Walking to Woolworths has become a treat; meeting the UberEats driver at my building's front door practically a date.
For an almost uninterrupted stretch since March we've been allowed to leave home for four reasons only: to exercise, shop, give care, and for work and study that can't happen from home. I've become a Couch-to-5k convert and a supermarket hobbyist.
From 11.59pm on Tuesday, home-bound Melburnians like me will again be able to eat at cafes and restaurants, have a friend over for a visit, and leave home for any reason.
Five million Melburnians have been under strict lockdown for at least 111 days - residents of 10 postcodes locked down early even longer than that. A long, lonely winter spent inside, and suddenly - the end announced, and the sun's shining.
Those four reasons lift at 11.59pm on Tuesday. I'm free to leave home for any reason, at any time. But I can't remember what I leave home for.
For four months, my entire life has existed in the space between my one-bedroom flat and the cafe-turned-grocer on the corner. Loading up my laundry bags feels like preparing for a weekend away.
Trending jubilantly on Twitter last night was the phrase 'get on the beers'. A question Mr Andrews was asked as Melbourne emerged from its first lockdown in May morphed into a months-long meme about our social stasis.

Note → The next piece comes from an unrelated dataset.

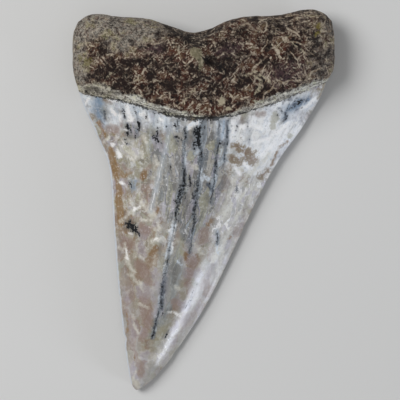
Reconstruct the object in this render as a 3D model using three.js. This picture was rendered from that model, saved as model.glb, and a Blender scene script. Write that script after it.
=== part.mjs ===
// A fossil mako shark tooth, lying on its flat labial face with the rounded lingual face up.
// Millimetres, +Z up. X runs across the root, +Y from the tip to the root, and the origin is
// under the middle of the tooth, on the surface that it lies on. Root and crown grew as one piece,
// so the tooth is one mesh: an upper and a lower sheet that share the whole outline.
import * as THREE from "three";
import { ParametricGeometry } from "three/addons/geometries/ParametricGeometry.js";
import { mergeVertices } from "three/addons/utils/BufferGeometryUtils.js";

// Driving dimensions.
const LENGTH = 60; // root lobe to tip, along Y
const WIDTH = 41.3; // across the root, along X
const THICKNESS = 12; // floor to the top of the root's boss, along Z

// Sizes that follow from them.
const CROWN_RISE = 0.71 * THICKNESS; // height of the crown's middle where it leaves the root
const CROWN_EDGE = 0.1 * THICKNESS; // height of the cutting edges above the floor
const ROOT_EDGE = 0.36 * THICKNESS; // height of the line round the middle of the root's rim
const LOBE_RISE = 0.7 * THICKNESS; // height of the two root lobes
const BOSS_RISE = THICKNESS - LOBE_RISE; // how far the boss stands above the lobes
const ROOT_DEPTH = 0.225 * LENGTH; // base to neck
const CROWN_LENGTH = 0.72 * LENGTH; // neck to tip
const RIM_ROUND = 0.1 * LENGTH; // how far in from the base the root is still rounding over
const UNDER_ROUND = 0.055 * LENGTH; // the same, on the labial side
const TIP_ROUND = 0.03 * LENGTH;
const NECK_RIM = 0.45; // the root's rolled border, proud of the enamel
const NECK_RIM_HEIGHT = 1.6; // how far that border runs up the root
const LABIAL_STEP = 0.35; // the enamel's foot stands this far off the root underneath
const ROOT_LIFT = 0.9; // how far the root's labial face rises off the floor at its base
const RESTING_BULGE = 0.25; // depth of the labial bulge that is worn flat where the tooth lies
const EDGE_WAVE = 0.3; // the cutting edges' slow wave, up and down

// Mesh density: columns across each of the two sheets, rows along the root and the crown.
const COLUMNS = 34;
const ROOT_ROWS = 26;
const CROWN_ROWS = 46;

// Outline and neck, as shares of half the width and half the length, from left to right or from
// the root down. Each pair of neighbouring curves meets in a shared end point.
const LEFT_CORNER = [-0.954, 0.934];
const RIGHT_CORNER = [0.977, 0.942];
const LEFT_NECK = [-0.947, 0.564];
const RIGHT_NECK = [0.935, 0.617];
const LEFT_OF_TIP = [-0.55, -0.968];
const RIGHT_OF_TIP = [-0.427, -0.968];

const base = outlineCurve([
  LEFT_CORNER, [-0.88, 0.968], [-0.79, 0.976], [-0.63, 0.961], [-0.42, 0.95], [-0.25, 0.912],
  [-0.085, 0.881], [0.04, 0.896], [0.19, 0.942], [0.36, 0.966], [0.57, 0.97], [0.74, 0.996],
  [0.85, 0.998], [0.93, 0.976], RIGHT_CORNER,
]);
const rootLeft = outlineCurve([
  LEFT_CORNER, [-0.985, 0.89], [-0.996, 0.837], [-1, 0.732], [-0.985, 0.65], LEFT_NECK,
]);
const rootRight = outlineCurve([
  RIGHT_CORNER, [0.994, 0.88], [1, 0.837], [1, 0.722], [0.98, 0.66], RIGHT_NECK,
]);
const crownLeft = outlineCurve([
  LEFT_NECK, [-0.91, 0.49], [-0.809, 0.333], [-0.733, 0.207], [-0.705, 0.09], [-0.687, -0.13],
  [-0.649, -0.475], [-0.603, -0.759], [-0.57, -0.91], LEFT_OF_TIP,
]);
const crownRight = outlineCurve([
  RIGHT_NECK, [0.88, 0.525], [0.748, 0.375], [0.573, 0.207], [0.405, -0.003], [0.206, -0.297],
  [0.023, -0.549], [-0.214, -0.8], [-0.36, -0.923], RIGHT_OF_TIP,
]);
const tip = outlineCurve([LEFT_OF_TIP, [-0.508, -1], RIGHT_OF_TIP]);
const lingualNeck = outlineCurve([
  LEFT_NECK, [-0.84, 0.538], [-0.634, 0.51], [-0.405, 0.457], [-0.25, 0.422], [-0.04, 0.411],
  [0.17, 0.423], [0.45, 0.478], [0.74, 0.549], RIGHT_NECK,
]);
const labialNeck = outlineCurve([
  LEFT_NECK, [-0.6, 0.548], [-0.25, 0.525], [0.1, 0.525], [0.5, 0.562], RIGHT_NECK,
]);

// The four regions of the outline's inside, in plan.
const upperRoot = coonsPatch(base, lingualNeck, rootLeft, rootRight);
const upperCrown = coonsPatch(lingualNeck, tip, crownLeft, crownRight);
const lowerRoot = coonsPatch(base, labialNeck, rootLeft, rootRight);
const lowerCrown = coonsPatch(labialNeck, tip, crownLeft, crownRight);

function outlineCurve(knots) {
  const scaled = knots.map(
    ([x, y]) => new THREE.Vector2((x * WIDTH) / 2, (y * LENGTH) / 2),
  );
  return new THREE.SplineCurve(scaled);
}

// A Coons patch: the two rulings between opposite curves, less the plane through the corners.
function coonsPatch(start, end, left, right) {
  const [startLeft, startRight] = [start.getPoint(0), start.getPoint(1)];
  const [endLeft, endRight] = [end.getPoint(0), end.getPoint(1)];
  return (across, along) => {
    const rows = start.getPointAt(across).lerp(end.getPointAt(across), along);
    const columns = left.getPointAt(along).lerp(right.getPointAt(along), across);
    const near = startLeft.clone().lerp(startRight, across);
    const far = endLeft.clone().lerp(endRight, across);
    return rows.add(columns).sub(near.lerp(far, along));
  };
}

const mix = THREE.MathUtils.lerp;

// 0 at and beyond the first place, 1 at and beyond the second, whichever way round they lie, and
// smooth between.
function ease(from, to, x) {
  const share = THREE.MathUtils.clamp((x - from) / (to - from), 0, 1);
  return share * share * (3 - 2 * share);
}

// A quarter circle: rises steeply from 0 at x = 0 and levels off at 1 from x = 1 on.
function dome(x) {
  return Math.sqrt(1 - (1 - THREE.MathUtils.clamp(x, 0, 1)) ** 2);
}

function hump(x, middle, spread) {
  return Math.exp(-(((x - middle) / spread) ** 2));
}

// Height of the outline itself: the middle of the root's rim, then the cutting edge.
function edgeHeight(fromNeck) {
  const wave = EDGE_WAVE * Math.sin((2 * Math.PI * fromNeck) / CROWN_LENGTH);
  const faded = wave * ease(0, 6, fromNeck) * ease(CROWN_LENGTH, CROWN_LENGTH - 8, fromNeck);
  return mix(ROOT_EDGE, CROWN_EDGE + faded, ease(-4, 5, fromNeck));
}

// Share of the full height across the tooth, side from -1 to 1: full and blunt on the root, and on
// the crown a lens with slightly hollow bevels behind its sharp edges.
function lingualSection(side, fromNeck) {
  const blunt = Math.sqrt(1 - Math.abs(side) ** 5);
  const lens = Math.sin((Math.PI / 2) * (1 - Math.abs(side))) ** 1.12;
  return mix(blunt, lens, ease(-5, 4, fromNeck));
}

// Two lobes with a boss between them, and a low saddle on each side of the boss.
function rootCrest(side) {
  const boss = BOSS_RISE * hump(side, -0.04, 0.4);
  const lobes = 0.6 * (hump(side, -0.72, 0.2) + hump(side, 0.72, 0.2));
  return LOBE_RISE + boss + lobes;
}

// The nutrient foramen's pit, on the boss, the knob of hard sediment beside it, and the shallow
// furrow from them to the notch.
function foramen(x, y) {
  const pit = 0.9 * hump(x, 1.3, 1.3) * hump(y, 21.7, 1.4);
  const knob = 0.6 * hump(x, -0.9, 1) * hump(y, 22.5, 1.7);
  const furrow = 0.6 * hump(x, -0.8, 2.4) * ease(23, 26, y);
  return pit - knob + furrow;
}

// Lumps and hollows of the worn root: broad swells, and small knobs that lie across them.
function lumps(x, y) {
  const broad = Math.sin(0.55 * x + 0.9) * Math.sin(0.62 * y + 0.4);
  const small = Math.sin(1.3 * x + 0.3 * y) * Math.sin(1.25 * y - 0.25 * x + 1);
  return 0.22 * broad + 0.17 * small;
}

function lingualHeight(side, fromBase, fromNeck, toTip, x, y) {
  const edge = edgeHeight(fromNeck);
  const section = lingualSection(side, fromNeck);
  if (fromNeck >= 0) {
    const crest = edge + (CROWN_RISE - edge) * (toTip / CROWN_LENGTH) ** 0.58;
    return edge + (crest - edge) * section;
  }
  const slope = ease(-0.68 * ROOT_DEPTH, 0, fromNeck);
  const crest = mix(rootCrest(side) - foramen(x, y), CROWN_RISE, slope);
  const border = NECK_RIM * ease(0, -0.25, fromNeck) * ease(-3, -NECK_RIM_HEIGHT, fromNeck);
  const worn = lumps(x, y) * ease(0, -2, fromNeck);
  const rounding = dome(fromBase / RIM_ROUND) * section;
  return edge + (crest + border + worn - edge) * rounding;
}

// The labial face is level, and flat where the tooth lies on it. The enamel's foot stands off the
// root, and past the foot the root bulges down again to the same level and then turns up.
function labialHeight(side, fromBase, fromNeck, toTip) {
  const edge = edgeHeight(fromNeck);
  const blunt = Math.sqrt(1 - Math.abs(side) ** 7);
  const flat = 1 - Math.abs(side) ** 2.6;
  const section = mix(blunt, flat, ease(-3, 4, fromNeck));
  const foot = (LABIAL_STEP + RESTING_BULGE) * ease(0, -0.3, fromNeck) * ease(-5, -2, fromNeck);
  const lift = ROOT_LIFT * ease(-8, -ROOT_DEPTH, fromNeck);
  const level = foot + lift - RESTING_BULGE;
  const rounding = dome(fromBase / UNDER_ROUND) * dome(toTip / TIP_ROUND);
  return Math.max(0, edge - (edge - level) * section * rounding);
}

// Sample places, closer together towards both ends: share is how much of that crowding is used.
function crowded(q, share) {
  return mix(q, 0.5 - 0.5 * Math.cos(Math.PI * q), share);
}

// u runs once round the tooth, under the lower sheet and back over the upper one, and v from the
// root's base to the tip. The neck lies on a row of its own.
function toothSurface(u, v, target) {
  const upper = u > 0.5;
  const across = crowded(upper ? 2 - 2 * u : 2 * u, 0.6);
  const neckRow = ROOT_ROWS / (ROOT_ROWS + CROWN_ROWS);
  const onRoot = v <= neckRow;
  const along = onRoot
    ? crowded(v / neckRow, 0.9)
    : crowded((v - neckRow) / (1 - neckRow), 0.6);
  const patch = upper ? (onRoot ? upperRoot : upperCrown) : onRoot ? lowerRoot : lowerCrown;
  const { x, y } = patch(across, along);
  const side = 2 * across - 1;
  const fromBase = onRoot ? along * ROOT_DEPTH : ROOT_DEPTH;
  const fromNeck = onRoot ? (along - 1) * ROOT_DEPTH : along * CROWN_LENGTH;
  const toTip = onRoot ? CROWN_LENGTH : (1 - along) * CROWN_LENGTH;
  const z = upper
    ? lingualHeight(side, fromBase, fromNeck, toTip, x, y)
    : labialHeight(side, fromBase, fromNeck, toTip);
  target.set(x, y, z);
}

// Welds the sheets along the outline and drops the triangles that collapse there.
function welded(geometry) {
  geometry.deleteAttribute("normal");
  geometry.deleteAttribute("uv");
  const merged = mergeVertices(geometry, 1e-3);
  const corners = merged.index.array;
  const kept = [];
  for (let i = 0; i < corners.length; i += 3) {
    const [a, b, c] = corners.slice(i, i + 3);
    if (a !== b && b !== c && c !== a) kept.push(a, b, c);
  }
  merged.setIndex(kept);
  merged.computeVertexNormals();
  return merged;
}

// Puts the middle of the outline over the origin, so that the frame's origin is the box's.
function centred(geometry) {
  geometry.computeBoundingBox();
  const { min, max } = geometry.boundingBox;
  return geometry.translate(-(min.x + max.x) / 2, -(min.y + max.y) / 2, -min.z);
}

function makeTooth() {
  const surface = new ParametricGeometry(toothSurface, 2 * COLUMNS, ROOT_ROWS + CROWN_ROWS);
  const material = new THREE.MeshStandardMaterial({
    color: 0xa59d92,
    roughness: 0.5,
    metalness: 0,
  });
  const tooth = new THREE.Mesh(centred(welded(surface)), material);
  tooth.name = "tooth";
  return tooth;
}

const fossil = new THREE.Group();
fossil.add(makeTooth());

export default fossil;
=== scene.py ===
"""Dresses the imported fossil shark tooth: one fine surface with a bone root and an enamel crown.

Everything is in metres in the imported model's frame: +X across the root, +Y from the tip to the root,
+Z up. Shapes are worked out in millimetres, in which the sizes below are written.
"""

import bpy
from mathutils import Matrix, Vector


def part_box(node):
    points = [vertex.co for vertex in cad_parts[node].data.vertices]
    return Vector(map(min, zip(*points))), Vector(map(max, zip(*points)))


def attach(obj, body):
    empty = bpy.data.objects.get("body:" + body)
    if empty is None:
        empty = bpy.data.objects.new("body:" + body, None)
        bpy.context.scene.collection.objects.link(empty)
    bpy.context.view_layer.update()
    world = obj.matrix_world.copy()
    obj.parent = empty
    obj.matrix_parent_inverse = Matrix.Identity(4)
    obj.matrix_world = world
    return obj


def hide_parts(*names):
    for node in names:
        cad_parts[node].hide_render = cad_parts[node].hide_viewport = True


bl_info = {
    "name": "Fossil mako tooth",
    "version": (1, 0, 0),
    "blender": (4, 5, 0),
    "location": "View3D > Sidebar > Fossil",
    "description": "Builds a fossil mako tooth with a weathered bone root and a stained enamel crown",
    "category": "Object",
}

from types import SimpleNamespace

import bpy
import numpy as np
from bpy.props import FloatProperty, FloatVectorProperty, PointerProperty

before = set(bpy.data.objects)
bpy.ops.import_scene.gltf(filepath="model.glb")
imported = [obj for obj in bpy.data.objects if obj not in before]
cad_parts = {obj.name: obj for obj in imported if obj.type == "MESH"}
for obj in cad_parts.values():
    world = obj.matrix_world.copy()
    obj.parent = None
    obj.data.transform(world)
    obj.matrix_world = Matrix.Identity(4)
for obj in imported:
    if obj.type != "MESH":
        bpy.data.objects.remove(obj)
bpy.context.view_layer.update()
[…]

Then, the premier said Melburnians couldn't get on the beers; asked again yesterday, he replied he would go "a little higher up the shelf".
But threaded through tweets about seeing friends, visiting the pub, and cracking open a cold one, was the simple word, 'Kmart'.
Retail closed in early July. The prospect of popping into Kmart crackles with Christmas Eve-like anticipation.
We're beside ourselves at the thought of seeing our friends and families again, of celebrating the collective public effort that saw new daily case numbers drop from 700 to zero.
But, we're also excited at the thought of life getting back to normal.
- Sophie Raynor is a Melbourne-based intern at The Canberra Times.